# Hi! New Here



## HardRocker (Feb 23, 2004)

Hi. I'm excited to get chatting. I've already read some of your posts and have decided that this will be fun. My real name is Diana but, I like the unruley name of HardRocker. I'm still in Middle School and am happily in the Orchestra. I have played the violin for 4 years now. Well, I'm excited to begin this.


----------



## CATTYBIRD (Jan 24, 2004)

Hi, welcome to the forum!


----------



## Chocolate (Feb 5, 2004)

Hi hardRocker, welcome to cat forum. Hope you enjoy it here as much as i do!


----------



## seashell (Dec 5, 2003)

*Hi!
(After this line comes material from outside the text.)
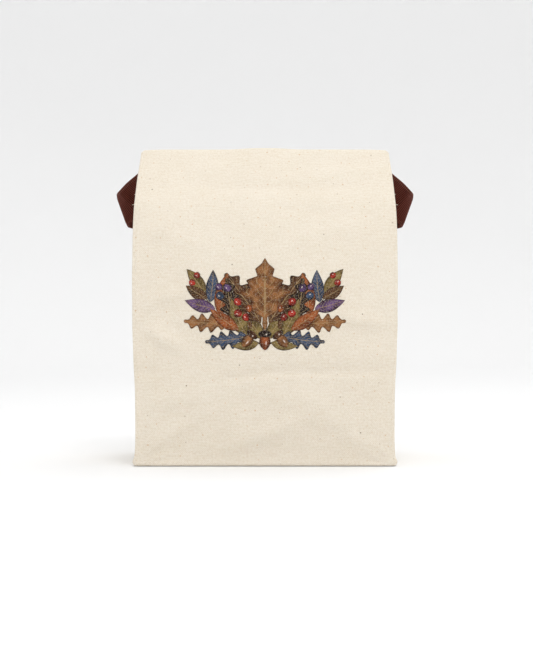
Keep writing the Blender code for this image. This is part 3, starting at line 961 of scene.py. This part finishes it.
def ink_material(name, veined):
    """Water-based ink in the weave: mottled, with drawn veins on leaves or a gleam on fruit."""
    made, tree = new_material(name)
    threads_map = node(tree, "ShaderNodeUVMap")
    threads_map.uv_map = "threads"
    shape_map = node(tree, "ShaderNodeUVMap")
    shape_map.uv_map = "shape"
    threads = threads_map.outputs[0]
    parts = node(tree, "ShaderNodeSeparateXYZ", Vector=shape_map.outputs[0])
    ink_of = tree.nodes.new("ShaderNodeAttribute")
    ink_of.attribute_name = "ink"
    color = ink_of.outputs["Color"]
    wash = node(tree, "ShaderNodeTexNoise", Vector=threads, Scale=170.0, Detail=4.0)
    grain = node(tree, "ShaderNodeTexNoise", Vector=threads, Scale=900.0, Detail=3.0)
    deep = calc(tree, "MULTIPLY_ADD", wash.outputs[0], 4.2, -1.70)
    color = mixed(tree, deep, color, INK_SHADE, "MULTIPLY")
    from_rib = calc(tree, "ABSOLUTE", parts.outputs[1])
    if veined:
        run = calc(tree, "MULTIPLY_ADD", from_rib, -0.20, parts.outputs[0])
        wave = calc(tree, "SINE", calc(tree, "MULTIPLY", run, 9 * math.pi))
        vein = calc(tree, "MULTIPLY_ADD", calc(tree, "ABSOLUTE", wave), -4.5, 1.0)
        rib = calc(tree, "MULTIPLY_ADD", from_rib, -13.0, 1.0)
        line = calc(tree, "MAXIMUM", calc(tree, "MAXIMUM", vein, rib), 0.0)
        color = mixed(tree, line, color, VEIN)
        color = mixed(tree, faded(tree, from_rib, 0.62), color, LEAF_RIM, "MULTIPLY")
    else:
        at = node(tree, "ShaderNodeVectorMath", _0=shape_map.outputs[0], _1=(0.58, 0.22, 0))
        at.operation = "DISTANCE"
        color = mixed(tree, faded(tree, at.outputs["Value"], 0.16, 0.05), color, GLEAM)
        color = mixed(tree, faded(tree, from_rib, 0.25), color, FRUIT_RIM, "MULTIPLY")
    weave = weave_of(tree, threads)
    worn = calc(tree, "MULTIPLY_ADD", grain.outputs[0], 1.3, -0.66)
    worn = calc(tree, "MULTIPLY_ADD", weave, -0.05, worn)
    color = mixed(tree, calc(tree, "MAXIMUM", worn, 0.0), color, CANVAS_DARK)
    bump = node(tree, "ShaderNodeBump", Height=weave, Strength=0.35, Distance=0.00025)
    finish_with(tree, color, bump, Roughness=0.9, Specular_IOR_Level=0.15)
    return made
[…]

I'm new here*

Welcome to catforum  
Do you have a cat or cats? We love cat stories!

seashell


----------



## PrincessClaire (Jan 16, 2004)

Well come to the forum


----------



## Aonir (Aug 18, 2003)

Welcome to Cat Forum!


----------



## sentimentalgirl (Jan 29, 2004)

Hi and welcome to the forum!


----------



## HardRocker (Feb 23, 2004)

Thanks for all the welcomes! 
-Hey seashell, I have 4 cats I currently had 5. I've also got 3 dogs and a very strange hamster. (((My house is almost a zoo)))  
:arrow: I have a cat named Gracy, Pity, Crystal, and Bear. My other cat was named Button. Button and Gracy had kittens and we kept one (Bear).


----------



## Jeanie (Jun 18, 2003)

You have quite a family! I've been enjoying your posts. Welcome!


----------



## kitkat (Sep 22, 2003)

Welcome to the forum... I like the button and bear names!


----------



## Wyvern (Feb 21, 2004)

Hi pleased to meet you


----------



## stormy (Dec 7, 2003)

Hello and welcome!!!(((=


----------